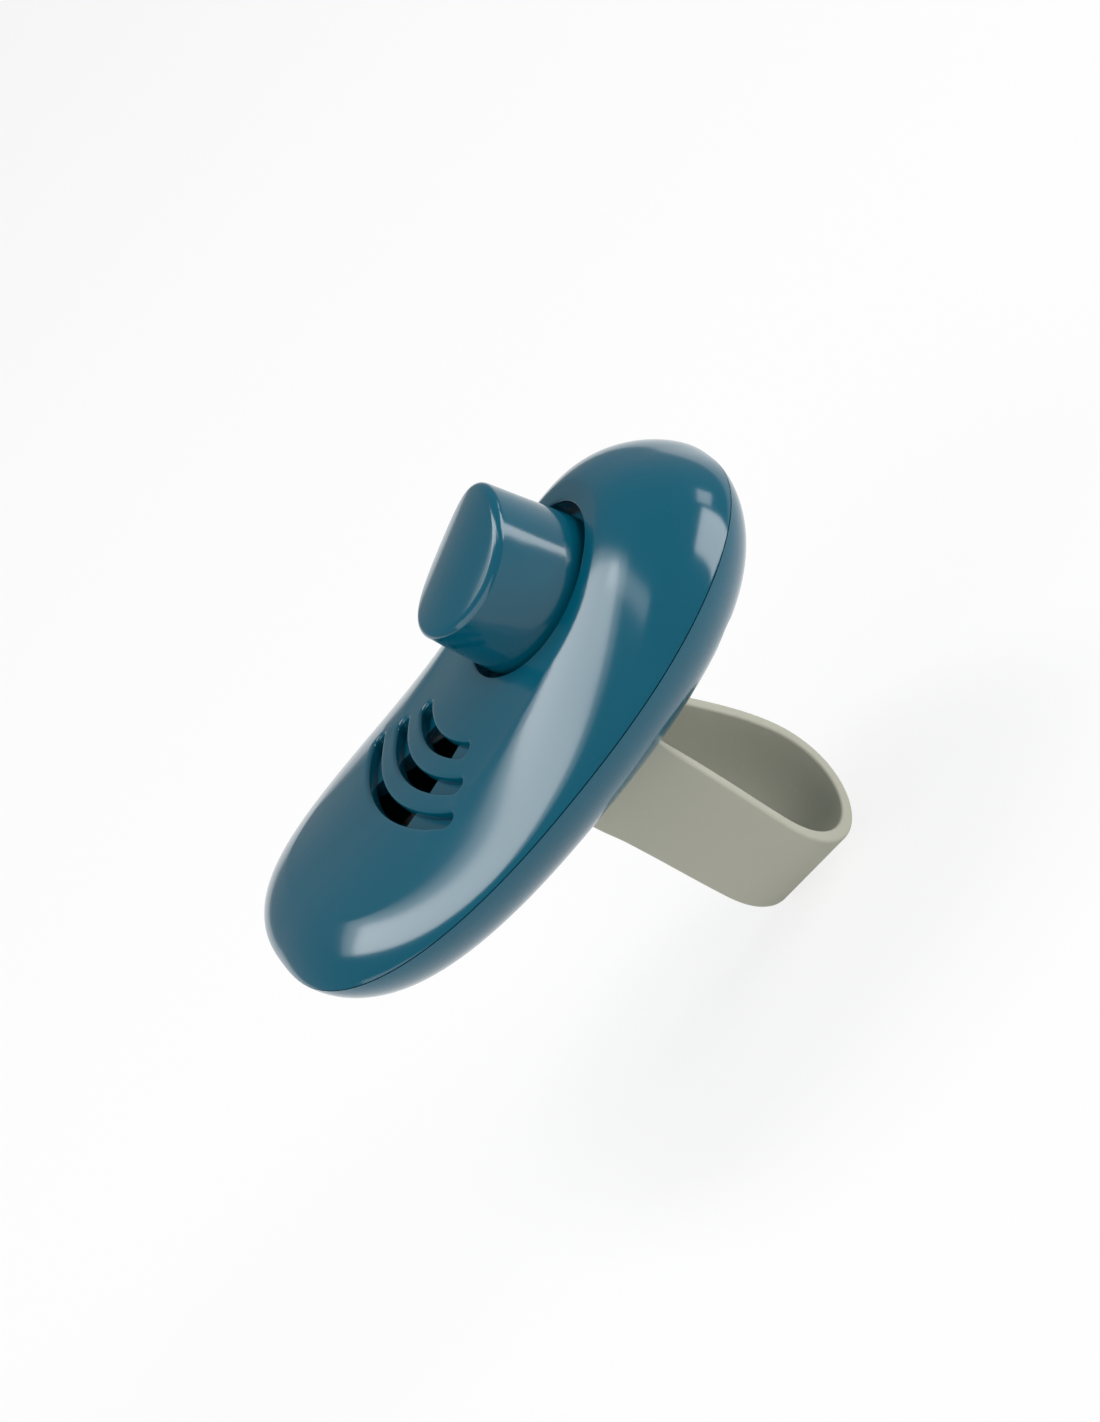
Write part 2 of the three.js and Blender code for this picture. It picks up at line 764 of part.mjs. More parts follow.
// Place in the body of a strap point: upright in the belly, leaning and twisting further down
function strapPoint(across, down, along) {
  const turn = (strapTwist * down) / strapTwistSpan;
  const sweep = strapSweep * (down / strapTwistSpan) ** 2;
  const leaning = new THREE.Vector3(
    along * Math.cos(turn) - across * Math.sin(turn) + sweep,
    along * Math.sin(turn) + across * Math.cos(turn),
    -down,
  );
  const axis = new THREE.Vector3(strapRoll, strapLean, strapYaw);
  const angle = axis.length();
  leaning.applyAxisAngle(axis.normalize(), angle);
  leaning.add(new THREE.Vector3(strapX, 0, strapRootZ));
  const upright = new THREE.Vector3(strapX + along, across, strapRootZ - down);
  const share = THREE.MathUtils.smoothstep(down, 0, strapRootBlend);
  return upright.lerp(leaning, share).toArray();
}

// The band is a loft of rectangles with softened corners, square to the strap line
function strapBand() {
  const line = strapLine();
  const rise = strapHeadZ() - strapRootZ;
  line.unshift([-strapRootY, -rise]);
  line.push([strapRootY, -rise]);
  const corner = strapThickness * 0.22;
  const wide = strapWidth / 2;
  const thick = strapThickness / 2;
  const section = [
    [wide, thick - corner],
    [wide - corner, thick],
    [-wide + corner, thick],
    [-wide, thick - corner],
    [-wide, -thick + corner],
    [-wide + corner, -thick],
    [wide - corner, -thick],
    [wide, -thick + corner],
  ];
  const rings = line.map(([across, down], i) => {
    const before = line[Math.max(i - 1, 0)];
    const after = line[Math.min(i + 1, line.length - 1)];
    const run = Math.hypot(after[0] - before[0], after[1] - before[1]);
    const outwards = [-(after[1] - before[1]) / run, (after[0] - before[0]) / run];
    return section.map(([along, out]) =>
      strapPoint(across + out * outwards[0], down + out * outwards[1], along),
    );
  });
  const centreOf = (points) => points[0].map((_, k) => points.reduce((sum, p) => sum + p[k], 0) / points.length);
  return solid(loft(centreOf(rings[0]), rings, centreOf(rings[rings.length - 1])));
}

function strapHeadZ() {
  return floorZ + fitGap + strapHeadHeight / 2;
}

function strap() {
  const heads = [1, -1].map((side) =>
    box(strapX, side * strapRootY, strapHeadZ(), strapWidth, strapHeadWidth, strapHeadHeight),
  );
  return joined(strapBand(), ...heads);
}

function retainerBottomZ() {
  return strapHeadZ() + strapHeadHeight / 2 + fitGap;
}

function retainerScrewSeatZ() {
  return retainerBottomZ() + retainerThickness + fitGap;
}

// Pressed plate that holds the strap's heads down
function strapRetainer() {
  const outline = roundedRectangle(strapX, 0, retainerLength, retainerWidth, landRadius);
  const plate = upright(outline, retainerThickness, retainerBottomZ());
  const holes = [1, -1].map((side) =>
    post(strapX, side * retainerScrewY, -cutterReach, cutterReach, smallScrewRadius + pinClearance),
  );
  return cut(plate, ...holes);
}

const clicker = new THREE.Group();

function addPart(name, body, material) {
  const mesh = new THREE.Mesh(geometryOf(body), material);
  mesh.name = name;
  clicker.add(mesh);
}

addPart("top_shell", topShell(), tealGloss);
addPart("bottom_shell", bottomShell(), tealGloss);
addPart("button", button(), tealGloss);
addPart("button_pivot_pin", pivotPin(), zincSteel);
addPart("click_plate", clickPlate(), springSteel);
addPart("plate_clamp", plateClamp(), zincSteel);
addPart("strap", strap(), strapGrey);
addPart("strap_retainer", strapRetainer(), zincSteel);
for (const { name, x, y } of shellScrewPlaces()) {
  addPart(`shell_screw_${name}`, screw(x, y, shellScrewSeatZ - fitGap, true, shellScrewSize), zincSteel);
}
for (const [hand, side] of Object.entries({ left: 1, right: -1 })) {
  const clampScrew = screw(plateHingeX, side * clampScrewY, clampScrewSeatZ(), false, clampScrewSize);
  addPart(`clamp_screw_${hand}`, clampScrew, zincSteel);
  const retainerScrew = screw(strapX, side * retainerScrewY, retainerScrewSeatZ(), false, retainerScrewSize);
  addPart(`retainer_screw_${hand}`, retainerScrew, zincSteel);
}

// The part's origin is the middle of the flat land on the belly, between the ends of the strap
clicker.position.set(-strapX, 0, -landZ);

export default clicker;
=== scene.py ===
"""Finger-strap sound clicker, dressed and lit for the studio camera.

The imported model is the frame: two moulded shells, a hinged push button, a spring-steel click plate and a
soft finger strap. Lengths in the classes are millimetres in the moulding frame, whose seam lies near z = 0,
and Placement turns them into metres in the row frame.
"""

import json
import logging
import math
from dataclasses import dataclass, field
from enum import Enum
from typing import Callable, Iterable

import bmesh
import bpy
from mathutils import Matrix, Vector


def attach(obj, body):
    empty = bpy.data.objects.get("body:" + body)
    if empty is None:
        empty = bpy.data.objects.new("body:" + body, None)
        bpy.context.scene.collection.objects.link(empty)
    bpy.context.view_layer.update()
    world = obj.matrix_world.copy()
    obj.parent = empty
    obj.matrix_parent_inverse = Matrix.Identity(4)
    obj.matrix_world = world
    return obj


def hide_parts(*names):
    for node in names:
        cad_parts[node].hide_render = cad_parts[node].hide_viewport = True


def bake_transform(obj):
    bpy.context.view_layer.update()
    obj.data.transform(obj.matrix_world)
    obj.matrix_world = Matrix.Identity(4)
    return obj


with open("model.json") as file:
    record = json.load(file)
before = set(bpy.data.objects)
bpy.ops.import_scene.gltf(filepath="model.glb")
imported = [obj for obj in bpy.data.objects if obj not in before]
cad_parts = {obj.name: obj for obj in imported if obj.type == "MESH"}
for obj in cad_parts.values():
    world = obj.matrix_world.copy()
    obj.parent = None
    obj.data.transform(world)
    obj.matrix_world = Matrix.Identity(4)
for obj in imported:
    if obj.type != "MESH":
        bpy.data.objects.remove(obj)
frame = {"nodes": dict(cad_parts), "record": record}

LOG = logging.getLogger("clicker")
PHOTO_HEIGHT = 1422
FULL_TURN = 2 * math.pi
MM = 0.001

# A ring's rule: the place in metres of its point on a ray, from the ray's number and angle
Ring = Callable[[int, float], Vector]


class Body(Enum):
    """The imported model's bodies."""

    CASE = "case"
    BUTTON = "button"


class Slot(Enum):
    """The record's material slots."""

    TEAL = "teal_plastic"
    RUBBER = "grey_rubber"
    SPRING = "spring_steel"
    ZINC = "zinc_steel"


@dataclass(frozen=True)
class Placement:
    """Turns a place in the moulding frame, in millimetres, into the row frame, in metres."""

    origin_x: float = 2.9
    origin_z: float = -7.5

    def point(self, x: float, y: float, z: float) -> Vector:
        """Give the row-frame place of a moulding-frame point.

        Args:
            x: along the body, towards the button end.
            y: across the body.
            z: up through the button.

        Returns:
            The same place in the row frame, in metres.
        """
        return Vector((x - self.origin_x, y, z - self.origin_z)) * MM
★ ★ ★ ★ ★
Write out every line exactly as it stands.

▶ _Exercise solution_:
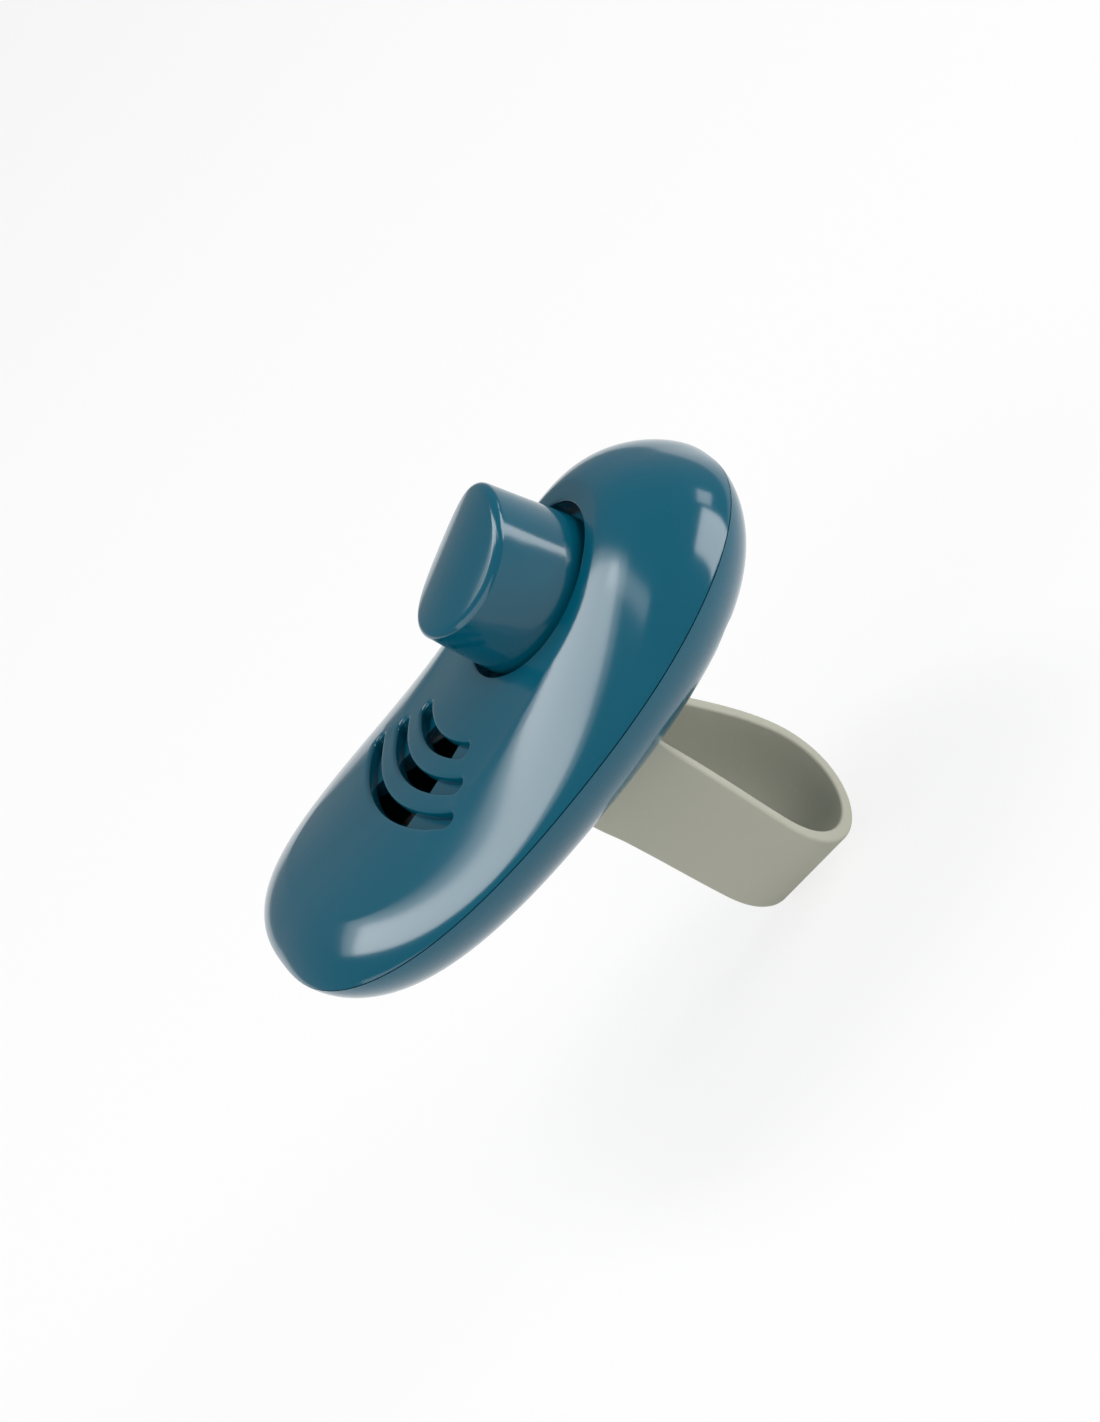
Write part 2 of the three.js and Blender code for this picture. It picks up at line 764 of part.mjs. More parts follow.
// Place in the body of a strap point: upright in the belly, leaning and twisting further down
function strapPoint(across, down, along) {
  const turn = (strapTwist * down) / strapTwistSpan;
  const sweep = strapSweep * (down / strapTwistSpan) ** 2;
  const leaning = new THREE.Vector3(
    along * Math.cos(turn) - across * Math.sin(turn) + sweep,
    along * Math.sin(turn) + across * Math.cos(turn),
    -down,
  );
  const axis = new THREE.Vector3(strapRoll, strapLean, strapYaw);
  const angle = axis.length();
  leaning.applyAxisAngle(axis.normalize(), angle);
  leaning.add(new THREE.Vector3(strapX, 0, strapRootZ));
  const upright = new THREE.Vector3(strapX + along, across, strapRootZ - down);
  const share = THREE.MathUtils.smoothstep(down, 0, strapRootBlend);
  return upright.lerp(leaning, share).toArray();
}

// The band is a loft of rectangles with softened corners, square to the strap line
function strapBand() {
  const line = strapLine();
  const rise = strapHeadZ() - strapRootZ;
  line.unshift([-strapRootY, -rise]);
  line.push([strapRootY, -rise]);
  const corner = strapThickness * 0.22;
  const wide = strapWidth / 2;
  const thick = strapThickness / 2;
  const section = [
    [wide, thick - corner],
    [wide - corner, thick],
    [-wide + corner, thick],
    [-wide, thick - corner],
    [-wide, -thick + corner],
    [-wide + corner, -thick],
    [wide - corner, -thick],
    [wide, -thick + corner],
  ];
  const rings = line.map(([across, down], i) => {
    const before = line[Math.max(i - 1, 0)];
    const after = line[Math.min(i + 1, line.length - 1)];
    const run = Math.hypot(after[0] - before[0], after[1] - before[1]);
    const outwards = [-(after[1] - before[1]) / run, (after[0] - before[0]) / run];
    return section.map(([along, out]) =>
      strapPoint(across + out * outwards[0], down + out * outwards[1], along),
    );
  });
  const centreOf = (points) => points[0].map((_, k) => points.reduce((sum, p) => sum + p[k], 0) / points.length);
  return solid(loft(centreOf(rings[0]), rings, centreOf(rings[rings.length - 1])));
}

function strapHeadZ() {
  return floorZ + fitGap + strapHeadHeight / 2;
}

function strap() {
  const heads = [1, -1].map((side) =>
    box(strapX, side * strapRootY, strapHeadZ(), strapWidth, strapHeadWidth, strapHeadHeight),
  );
  return joined(strapBand(), ...heads);
}

function retainerBottomZ() {
  return strapHeadZ() + strapHeadHeight / 2 + fitGap;
}

function retainerScrewSeatZ() {
  return retainerBottomZ() + retainerThickness + fitGap;
}

// Pressed plate that holds the strap's heads down
function strapRetainer() {
  const outline = roundedRectangle(strapX, 0, retainerLength, retainerWidth, landRadius);
  const plate = upright(outline, retainerThickness, retainerBottomZ());
  const holes = [1, -1].map((side) =>
    post(strapX, side * retainerScrewY, -cutterReach, cutterReach, smallScrewRadius + pinClearance),
  );
  return cut(plate, ...holes);
}

const clicker = new THREE.Group();

function addPart(name, body, material) {
  const mesh = new THREE.Mesh(geometryOf(body), material);
  mesh.name = name;
  clicker.add(mesh);
}

addPart("top_shell", topShell(), tealGloss);
addPart("bottom_shell", bottomShell(), tealGloss);
addPart("button", button(), tealGloss);
addPart("button_pivot_pin", pivotPin(), zincSteel);
addPart("click_plate", clickPlate(), springSteel);
addPart("plate_clamp", plateClamp(), zincSteel);
addPart("strap", strap(), strapGrey);
addPart("strap_retainer", strapRetainer(), zincSteel);
for (const { name, x, y } of shellScrewPlaces()) {
  addPart(`shell_screw_${name}`, screw(x, y, shellScrewSeatZ - fitGap, true, shellScrewSize), zincSteel);
}
for (const [hand, side] of Object.entries({ left: 1, right: -1 })) {
  const clampScrew = screw(plateHingeX, side * clampScrewY, clampScrewSeatZ(), false, clampScrewSize);
  addPart(`clamp_screw_${hand}`, clampScrew, zincSteel);
  const retainerScrew = screw(strapX, side * retainerScrewY, retainerScrewSeatZ(), false, retainerScrewSize);
  addPart(`retainer_screw_${hand}`, retainerScrew, zincSteel);
}

// The part's origin is the middle of the flat land on the belly, between the ends of the strap
clicker.position.set(-strapX, 0, -landZ);

export default clicker;
=== scene.py ===
"""Finger-strap sound clicker, dressed and lit for the studio camera.

The imported model is the frame: two moulded shells, a hinged push button, a spring-steel click plate and a
soft finger strap. Lengths in the classes are millimetres in the moulding frame, whose seam lies near z = 0,
and Placement turns them into metres in the row frame.
"""

import json
import logging
import math
from dataclasses import dataclass, field
from enum import Enum
from typing import Callable, Iterable

import bmesh
import bpy
from mathutils import Matrix, Vector


def attach(obj, body):
    empty = bpy.data.objects.get("body:" + body)
    if empty is None:
        empty = bpy.data.objects.new("body:" + body, None)
        bpy.context.scene.collection.objects.link(empty)
    bpy.context.view_layer.update()
    world = obj.matrix_world.copy()
    obj.parent = empty
    obj.matrix_parent_inverse = Matrix.Identity(4)
    obj.matrix_world = world
    return obj


def hide_parts(*names):
    for node in names:
        cad_parts[node].hide_render = cad_parts[node].hide_viewport = True


def bake_transform(obj):
    bpy.context.view_layer.update()
    obj.data.transform(obj.matrix_world)
    obj.matrix_world = Matrix.Identity(4)
    return obj


with open("model.json") as file:
    record = json.load(file)
before = set(bpy.data.objects)
bpy.ops.import_scene.gltf(filepath="model.glb")
imported = [obj for obj in bpy.data.objects if obj not in before]
cad_parts = {obj.name: obj for obj in imported if obj.type == "MESH"}
for obj in cad_parts.values():
    world = obj.matrix_world.copy()
    obj.parent = None
    obj.data.transform(world)
    obj.matrix_world = Matrix.Identity(4)
for obj in imported:
    if obj.type != "MESH":
        bpy.data.objects.remove(obj)
frame = {"nodes": dict(cad_parts), "record": record}

LOG = logging.getLogger("clicker")
PHOTO_HEIGHT = 1422
FULL_TURN = 2 * math.pi
MM = 0.001

# A ring's rule: the place in metres of its point on a ray, from the ray's number and angle
Ring = Callable[[int, float], Vector]


class Body(Enum):
    """The imported model's bodies."""

    CASE = "case"
    BUTTON = "button"


class Slot(Enum):
    """The record's material slots."""

    TEAL = "teal_plastic"
    RUBBER = "grey_rubber"
    SPRING = "spring_steel"
    ZINC = "zinc_steel"


@dataclass(frozen=True)
class Placement:
    """Turns a place in the moulding frame, in millimetres, into the row frame, in metres."""

    origin_x: float = 2.9
    origin_z: float = -7.5

    def point(self, x: float, y: float, z: float) -> Vector:
        """Give the row-frame place of a moulding-frame point.

        Args:
            x: along the body, towards the button end.
            y: across the body.
            z: up through the button.

        Returns:
            The same place in the row frame, in metres.
        """
        return Vector((x - self.origin_x, y, z - self.origin_z)) * MM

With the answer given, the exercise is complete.